Po raz pierwszy w te wakacje z podlaskiej Rudawki można przedostać się na białoruską strefę Kanału Augustowskiego oraz dotrzeć aż do Grodna i okolic rowerem lub pieszo. To dodatkowa możliwość, bo od ubiegłej jesieni przejście w Rudawce było wyłącznie przejściem kajakowym. Co ważne, pobyt może trwać do pięciu dni bez wizy, jedynie na podstawie przepustki.

Według danych podlaskiej Straży Granicznej od 28 kwietnia do 16 sierpnia granicę w Rudawce przekroczyło 2154 osób (w obu kierunkach), najwięcej, bo ponad 1,1 tys., na rowerach. To blisko dziesięć razy więcej niż jeszcze rok wcześniej, kiedy odprawiono tu tylko 271 kajakarzy. Z bezwizowego wjazdu na Białoruś skorzystali w tym roku nie tylko Polacy czy Białorusini, ale także Litwini, Australijczycy, Belgowie, Brytyjczycy, Czesi, Estończycy, Niemcy, Amerykanie, Włosi, Szwajcarzy. To pokazuje, że to nowa, turystyczna szansa dla regionu.

– Zainteresowanie jest bardzo duże – przyznaje Mieczysław Żukowski, prezes Bial-Turu, biura turystycznego, które jest pośrednikiem w wydaniu przepustki turystycznej do bezwizowego przejścia na Białoruś. Warunkiem jest wykupienie co najmniej dwóch usług turystycznych na Białorusi – może być to bilet do muzeum czy obiad w restauracji. Tylko Bial-Tur wystawił ich w tym roku już 400.

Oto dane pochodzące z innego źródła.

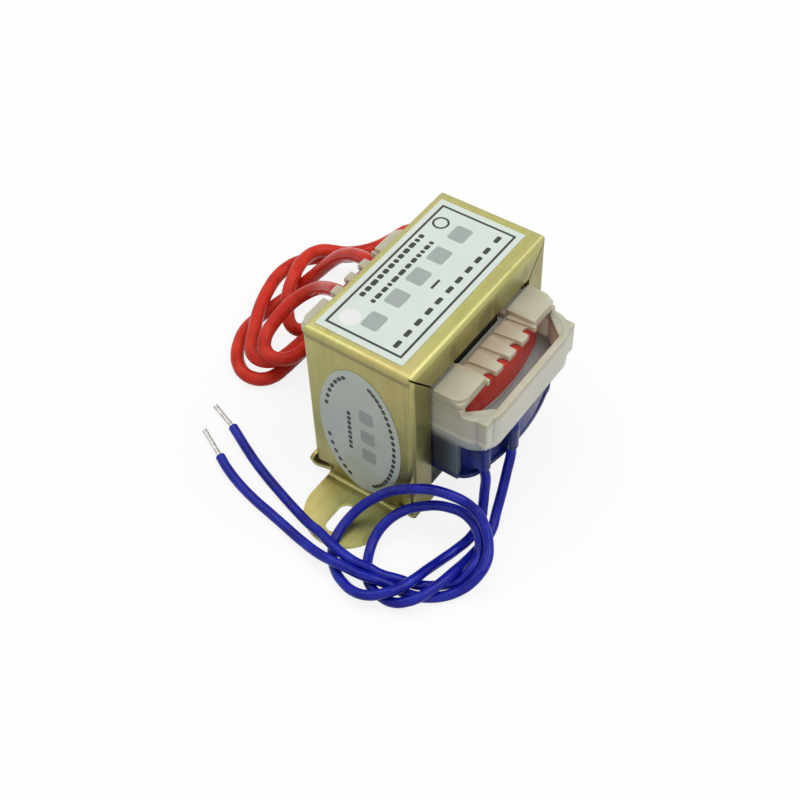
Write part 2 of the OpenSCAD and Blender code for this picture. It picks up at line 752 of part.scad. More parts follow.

Dla turystów możliwość przepłynięcia kajakiem całego Kanału Augustowskiego, który ma 103 km (83 km w Polsce i 20 km na Białorusi) jest niezwykle atrakcyjna. Przy części kanału biegnie trasa rowerowa Green Velo, można więc łączyć spływ z rajdem rowerowym. – Białoruska część jest też lepiej przygotowana turystycznie, są wiaty, ławeczki. Po naszej stronie, objętej Naturą 2000, tego nie ma – podkreśla Andrzej Gniedziejko, prezes Augustowskiej Organizacji Turystycznej. Bezwizowo można także zwiedzić białoruską część Puszczy Białowieskiej (trzeba wyrobić specjalną przepustkę, którą wydaje Park Narodowy Puszcza Białowieska w Kamieniukach), powiat grodzieński i samo Grodno, gdzie warto obejrzeć np. dom polskiej pisarki Elizy Orzeszkowej.

Urząd Marszałkowski Województwa Podlaskiego szczególną wagę przywiązuje do budowy i promocji marki turystycznej „Kanał Augustowski", zwłaszcza w jej transgranicznym kontekście. – W planach mamy wspólnie ze stroną białoruską utworzenie nowego szlaku rowerowego August Velo, który byłby przedłużeniem Green Velo (od Mikaszówki) na Białoruś (do śluzy Niemnowo) i dalej w kierunku Litwy – zdradza Bogdan Dyjuk, członek zarządu województwa podlaskiego.